Reproduce the top of the data verbatim, through and including the line that contains "soil and pot.".

════════════════════

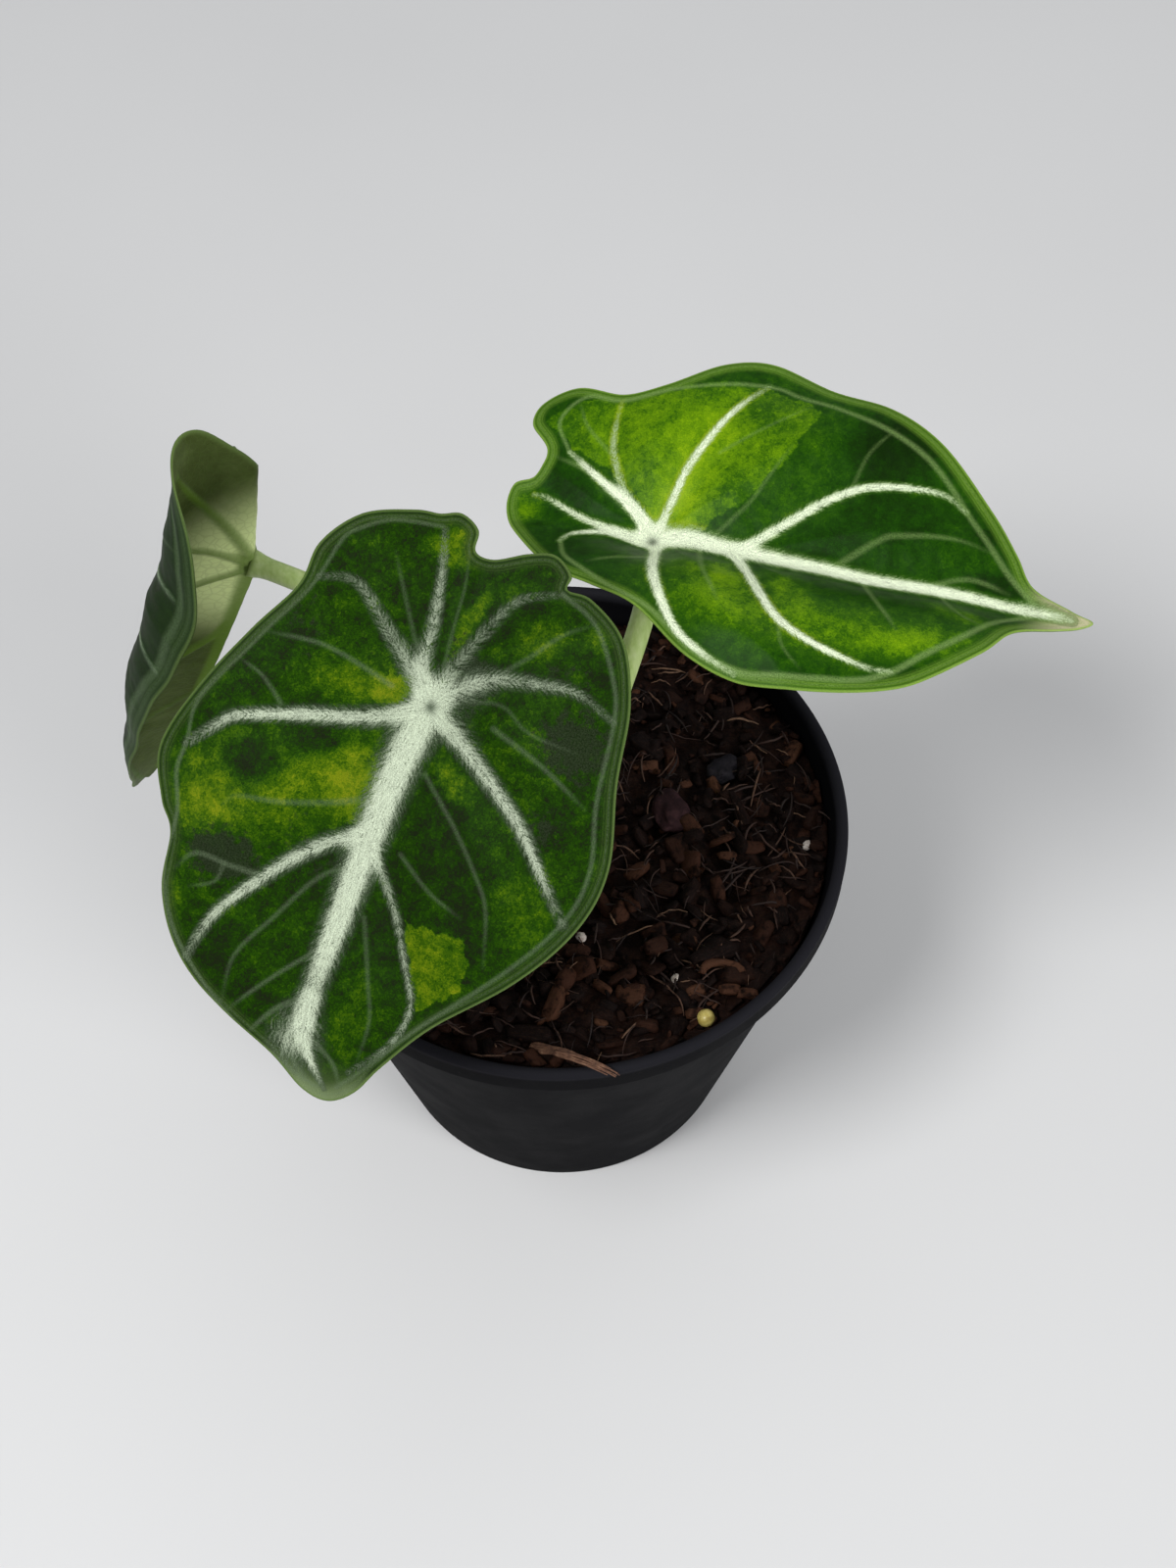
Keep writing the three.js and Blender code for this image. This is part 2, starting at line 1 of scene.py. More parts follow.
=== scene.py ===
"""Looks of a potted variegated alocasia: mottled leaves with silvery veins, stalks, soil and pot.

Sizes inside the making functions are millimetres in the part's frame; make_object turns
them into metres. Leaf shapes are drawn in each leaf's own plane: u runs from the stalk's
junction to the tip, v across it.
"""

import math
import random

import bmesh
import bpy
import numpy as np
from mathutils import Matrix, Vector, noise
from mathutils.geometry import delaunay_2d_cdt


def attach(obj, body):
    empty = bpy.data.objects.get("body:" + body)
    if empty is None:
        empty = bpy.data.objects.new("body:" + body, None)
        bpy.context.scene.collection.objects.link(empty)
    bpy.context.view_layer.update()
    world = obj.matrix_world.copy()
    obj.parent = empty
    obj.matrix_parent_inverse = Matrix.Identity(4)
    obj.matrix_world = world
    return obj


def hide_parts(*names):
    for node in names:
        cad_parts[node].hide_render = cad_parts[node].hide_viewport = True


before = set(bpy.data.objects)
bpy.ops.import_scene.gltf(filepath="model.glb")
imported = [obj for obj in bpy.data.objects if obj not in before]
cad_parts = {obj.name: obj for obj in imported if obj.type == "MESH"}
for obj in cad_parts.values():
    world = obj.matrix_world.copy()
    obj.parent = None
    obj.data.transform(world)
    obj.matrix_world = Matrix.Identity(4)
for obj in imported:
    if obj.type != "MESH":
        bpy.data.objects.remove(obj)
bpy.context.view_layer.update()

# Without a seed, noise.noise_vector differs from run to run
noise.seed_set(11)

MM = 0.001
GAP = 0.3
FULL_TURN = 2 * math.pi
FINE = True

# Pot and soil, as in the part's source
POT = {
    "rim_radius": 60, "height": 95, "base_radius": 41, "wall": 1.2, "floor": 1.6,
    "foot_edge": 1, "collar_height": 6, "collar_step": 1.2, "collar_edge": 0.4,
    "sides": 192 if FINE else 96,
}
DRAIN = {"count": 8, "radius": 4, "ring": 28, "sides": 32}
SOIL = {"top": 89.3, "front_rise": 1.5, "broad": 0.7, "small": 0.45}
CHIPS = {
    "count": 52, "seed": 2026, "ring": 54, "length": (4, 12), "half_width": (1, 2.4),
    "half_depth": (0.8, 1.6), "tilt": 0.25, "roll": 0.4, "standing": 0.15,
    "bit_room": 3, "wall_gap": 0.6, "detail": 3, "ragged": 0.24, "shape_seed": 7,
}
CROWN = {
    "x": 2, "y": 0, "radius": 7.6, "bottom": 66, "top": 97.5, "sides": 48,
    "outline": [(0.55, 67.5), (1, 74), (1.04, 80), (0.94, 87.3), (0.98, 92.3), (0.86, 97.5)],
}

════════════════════

THE OUTPUT:
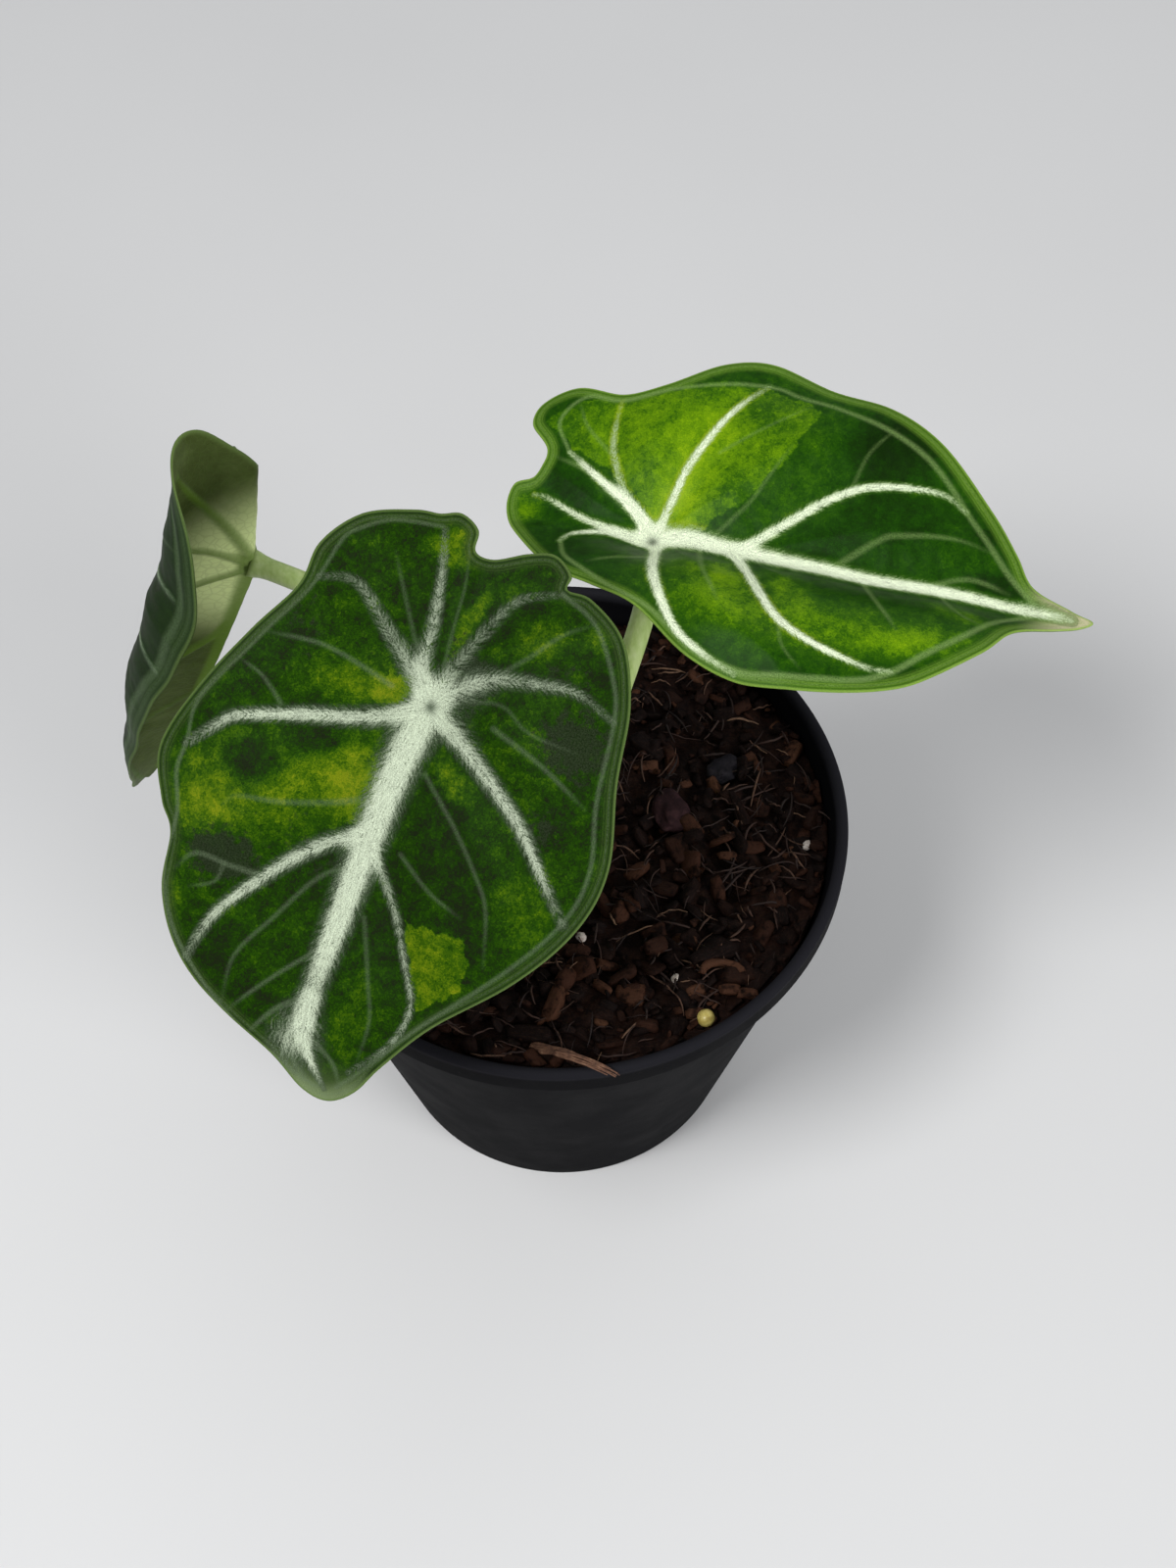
Keep writing the three.js and Blender code for this image. This is part 2, starting at line 1 of scene.py. More parts follow.
=== scene.py ===
"""Looks of a potted variegated alocasia: mottled leaves with silvery veins, stalks, soil and pot.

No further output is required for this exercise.